While there was a push for change in the DNA of The Heights, Clarke says if you stepped onto the set it still would be recognizable as a standard television project.

“You wouldn't get there and go ‘they've absolutely reinvented the wheel’,” he says. “It’s still TV [and] with any facet of production, challenges arise…. there is never enough money, there's never enough time.”

That balance between fulfilling the goal of the series and the practical financial difficulties was a constant learning process.

“When you have a production or a show that is driven towards breaking in emerging talent and providing opportunity, there's going to be this intersection of intention and then commerce,” he says. “You hit these tricky points where it’s like ‘it's fantastic that we brought in a writer who can authentically represent this story being told, but we're out of drafts in terms of the budget and I have 10 pages of network notes going into production. Oh, and I've also lost a key location.’ How do you negotiate those script edits while still preserving that original representation? I think as an industry that is a challenge we are still grappling with”

He says it’s something productions face on multiple fronts, not just in terms of representation, but across the board.

“The friction points of production is a really tough one,” he says, particularly in trying to create opportunities for emerging writers to work in-house as a script editor, or storyliner. 
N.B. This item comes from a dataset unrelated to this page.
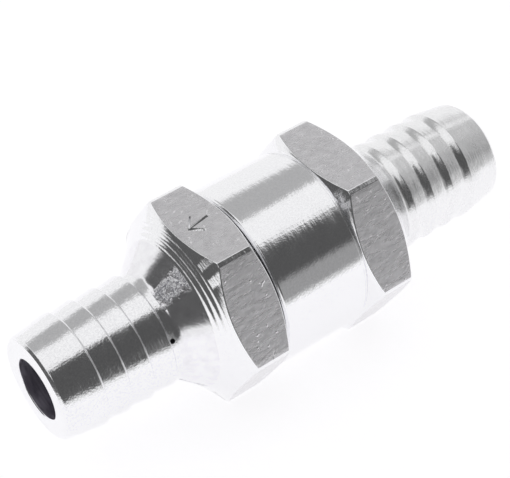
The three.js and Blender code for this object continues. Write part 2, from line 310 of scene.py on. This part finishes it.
def carve(piece, cutters):
    """Cuts each cutter out of the piece and removes the cutters."""
    for cutter in cutters:
        cut = piece.modifiers.new("cut", "BOOLEAN")
        cut.operation = "DIFFERENCE"
        cut.solver = "EXACT"
        cut.object = cutter
    shape = piece.evaluated_get(bpy.context.evaluated_depsgraph_get())
    mesh = bpy.data.meshes.new_from_object(shape)
    piece.modifiers.clear()
    piece.data = mesh
    for cutter in cutters:
        bpy.data.objects.remove(cutter)


def stand_in(piece, body, node):
    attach(piece, body)
    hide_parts(node)


# ---------------------------------------------------------------- materials

JAW_ANGLE = 22


class Nodes:
    """Short names for building a Principled material. Lengths are in millimetres."""

    def __init__(self, name):
        self.material = bpy.data.materials.new(name)
        self.material.use_nodes = True
        self.tree = self.material.node_tree
        self.shader = self.tree.nodes["Principled BSDF"]
        place = self.add("ShaderNodeTexCoord").outputs["Object"]
        self.place = self.vector("MULTIPLY", place, (1 / MM,) * 3)
        self.around_axis = self.turned_place()

    def add(self, kind, **inputs):
        node = self.tree.nodes.new(kind)
        for key, value in inputs.items():
            self.put(node, key.replace("_", " "), value)
        return node

    def put(self, node, key, value):
        socket = node.inputs[key]
        if isinstance(value, bpy.types.NodeSocket):
            self.tree.links.new(value, socket)
        else:
            socket.default_value = value

    def math(self, operation, first, second=0.0, third=0.0):
        node = self.tree.nodes.new("ShaderNodeMath")
        node.operation = operation
        for index, value in enumerate((first, second, third)):
            self.put(node, index, value)
        return node.outputs[0]

    def vector(self, operation, first, second):
        node = self.tree.nodes.new("ShaderNodeVectorMath")
        node.operation = operation
        self.put(node, 0, first)
        self.put(node, 1, second)
        return node.outputs["Value" if operation == "LENGTH" else "Vector"]

    def turned_place(self):
        """(x, radius, angle in radians) round the valve's axis."""
        from_axis = self.vector("SUBTRACT", self.place, (0, 0, AXIS_HEIGHT))
        split = self.add("ShaderNodeSeparateXYZ", Vector=from_axis)
        across = self.add("ShaderNodeCombineXYZ", Y=split.outputs["Y"], Z=split.outputs["Z"]).outputs[0]
        radius = self.vector("LENGTH", across, (0, 0, 0))
        angle = self.math("ARCTAN2", split.outputs["Y"], split.outputs["Z"])
        return self.add("ShaderNodeCombineXYZ", X=split.outputs["X"], Y=radius, Z=angle).outputs[0]

    def noise(self, place, scale, detail=2.0, roughness=0.5):
        node = self.add("ShaderNodeTexNoise", Vector=self.vector("MULTIPLY", place, scale), Scale=1.0)
        node.inputs["Detail"].default_value = detail
        node.inputs["Roughness"].default_value = roughness
        return node.outputs["Fac"]

    def span(self, value, low, high, start=0.3, end=0.7):
        """Maps start..end onto low..high."""
        node = self.add("ShaderNodeMapRange", Value=value)
        for key, number in zip(("From Min", "From Max", "To Min", "To Max"), (start, end, low, high)):
            node.inputs[key].default_value = number
        return node.outputs["Result"]

    def tint(self, value, dark, light, start=0.3, end=0.7):
        node = self.add("ShaderNodeValToRGB", Fac=value)
        low, high = node.color_ramp.elements
        low.position, high.position = start, end
        low.color, high.color = (*dark, 1), (*light, 1)
        return node.outputs["Color"]

    def blend(self, mask, first, second):
        node = self.add("ShaderNodeMix")
        node.data_type = "RGBA"
        self.put(node, "Factor", mask)
        self.put(node, 6, first)
        self.put(node, 7, second)
        return node.outputs[2]

    def bump(self, height, depth, before=None):
        node = self.add("ShaderNodeBump", Height=height, Strength=1.0, Distance=depth * MM)
        if before is not None:
            self.put(node, "Normal", before)
        return node.outputs["Normal"]

    def finish(self, **inputs):
        for key, value in inputs.items():
            self.put(self.shader, key.replace("_", " "), value)
        return self.material

    def cross_lines(self):
        """Anisotropic shine spread across the tool lines, which run round the axis."""
        tangent = self.add("ShaderNodeTangent")
        tangent.direction_type = "RADIAL"
        tangent.axis = "X"
        self.put(self.shader, "Tangent", tangent.outputs["Tangent"])
        self.put(self.shader, "Anisotropic", 0.6)
        self.put(self.shader, "Anisotropic Rotation", 0.25)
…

“To be in-house is really an important step of career development and one that's so absent. It's really difficult to get those opportunities now because of the way the production models work and the series run orders.

“[But] when the rubber meets the road it’s about trying to stay true to your principles. Sometimes there's give and sometimes there's not.”

The end result is a series that has provided in-roads for creatives, and was critically lauded, with The Guardian’s four-star review saying it “proves that diversity done right is not just tokenism, but makes for genuinely better TV” (read here), while Junkee called it “the Aussie soap opera you should absolutely be watching” (read here). It was nominated for the AACTA Award for Best Drama Series, as well as nominations from the SPA Awards, ADG Awards, ASSG Awards, and won the AWGIE Award in 2020 for writing in serial television series.

As Clarke says, reflective storytelling is not only better for our society, but makes for better television.

“Representation is clearly so important in the arts and in the media, but the other strong point for us was it made the show better,” he says. “It elevated what the show was…

“It’s an ancillary benefit to the fact that as an industry we are being supportive and fair, [that we might] reach a point where anyone could turn on the television and find themselves somewhere there.”